News

“Indian Point over safety hurdle for relicensing” by Mary Dempsey

WASHINGTON, D.C. — Indian Point is one step closer to being relicensed.

The Nuclear Regulatory Commission released Wednesday, Aug. 12, its safety evaluation report on the nuclear power facility and concluded that there are no outstanding issues that would prevent Entergy’s request for a 20-year licensing renewal. The facility’s 40-year operating license for units 2 and 3 is set to expire on Sept. 28, 2013.

“The NRC’s report is another step in the process of relicensing,” said Jerry Nappi, an Entergy spokesman. “It’s an important step in the process and demonstrates how Entergy has met all of its obligations to ensure the plant will run safely through the period of licensing renewal, or the next 20 years.”

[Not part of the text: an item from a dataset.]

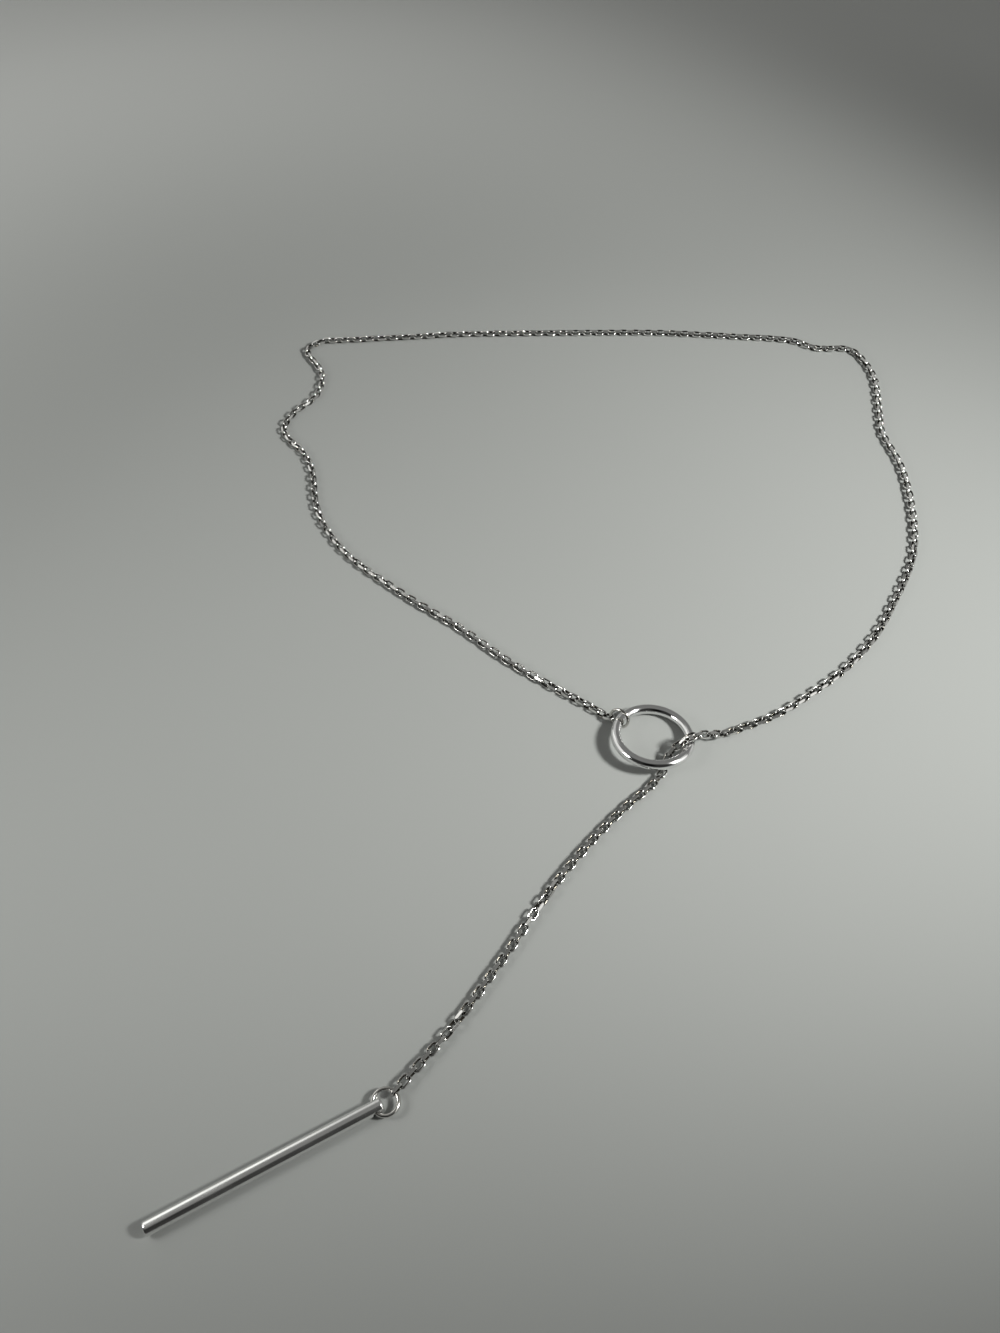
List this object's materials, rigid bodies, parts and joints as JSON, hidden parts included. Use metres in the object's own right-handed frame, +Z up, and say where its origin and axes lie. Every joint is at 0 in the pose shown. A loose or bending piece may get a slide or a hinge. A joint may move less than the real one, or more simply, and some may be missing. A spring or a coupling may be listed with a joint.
{
  "type": "y necklace",
  "caption": "Lariat necklace in polished white metal: a cable chain tied to a ring, passed through it, with a round bar on its free end, laid flat.",
  "frame": {"origin": "on the surface that the necklace lies on, below the middle of its bounding box", "axes": "+Z up from the surface, +Y from the bar's end towards the back of the neck loop, +X to the right seen from above"},
  "size_m": [0.1394, 0.1998, 0.0042],
  "materials": {
    "polished_ring": "polished white metal, round wire",
    "jump_ring_metal": "polished white metal, thin round wire",
    "chain_metal": "polished white metal links with cut outer sides",
    "polished_bar": "polished white metal, soft long highlight"
  },
  "bodies": {
    "root": {"main_ring": "polished_ring", "ring_jump_ring": "jump_ring_metal", "neck_chain": "chain_metal", "drop_chain": "chain_metal", "bar_jump_ring": "jump_ring_metal", "bar": "polished_bar"}
  },
  "joints": []
}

The safety report is one of two areas the NRC focuses on during its relicensing process. The report “marks the completion of the NRC staff’s safety review that is published and subsequently reviewed and publicly discussed by the agency’s Advisory Committee on Reactor Safeguards,” according to the NRC.

With the safety review completed, the NRC is reviewing the environmental portion of the plant’s license renewal application. The commission must complete the environmental review before a final decision on the license renewal can be made, according to the NRC.

Riverkeeper, based in Tarrytown, questioned the results of the NRC’s safety report, said Deborah Brancato, a Riverkeeper staff attorney.

“We don’t agree with the NRC’s report,” Brancato said. “Riverkeeper has raised several safety concerns that the final report doesn’t address.”

The environmental group will continue to submit safety concerns regarding the Indian Point plant with federal regulators at future public hearings on the issue, she said.

“We will raise our issues with Indian Point during the hearing process,” Brancato said. “We are focusing on the hearings and we will press the issues as far as we can.”

Although Riverkeeper plans to make its case concerning safety issues at Indian Point during the hearing process, the group has not ruled out taking the issues to court.

“It’s too hard to say at this point if we would go to court,” Brancato said.

The release of the report comes two days after a lightning strike shut down Indian Point’s unit 3 nuclear power plant. It is expected to be offline for a few days, Nappi said.

“Our belief is that a lightning strike caused an electrical disturbance in the Buchanan switchyard located across the street from the plant,” Nappi said.

A lightning strike near the switchyard is the probable cause of the problem, he said.

“We quickly realized what the problem was,” Nappi said. “A lot of the systems have to be checked out and evaluated before we go back online but it should be back up within the next couple of days.”

There was no release of radioactivity and no threat to the safety of workers or the public, he said.

Although the shutdown was caused by a natural occurrence, Riverkeeper questions the number of unscheduled shutdowns the facility has had in the past six months.

“We do understand that it (the shutdown) was caused by a lightning storm,” Brancato said. “We are somewhat concerned that there is another unwarranted shutdown in a short period of time.”

Units 2 and 3 have both experienced at total of at least four temporary shutdowns as a result of mechanical malfunctions since March, which were subsequently repaired. None of the shutdowns caused any release of radioactivity, Nappi said.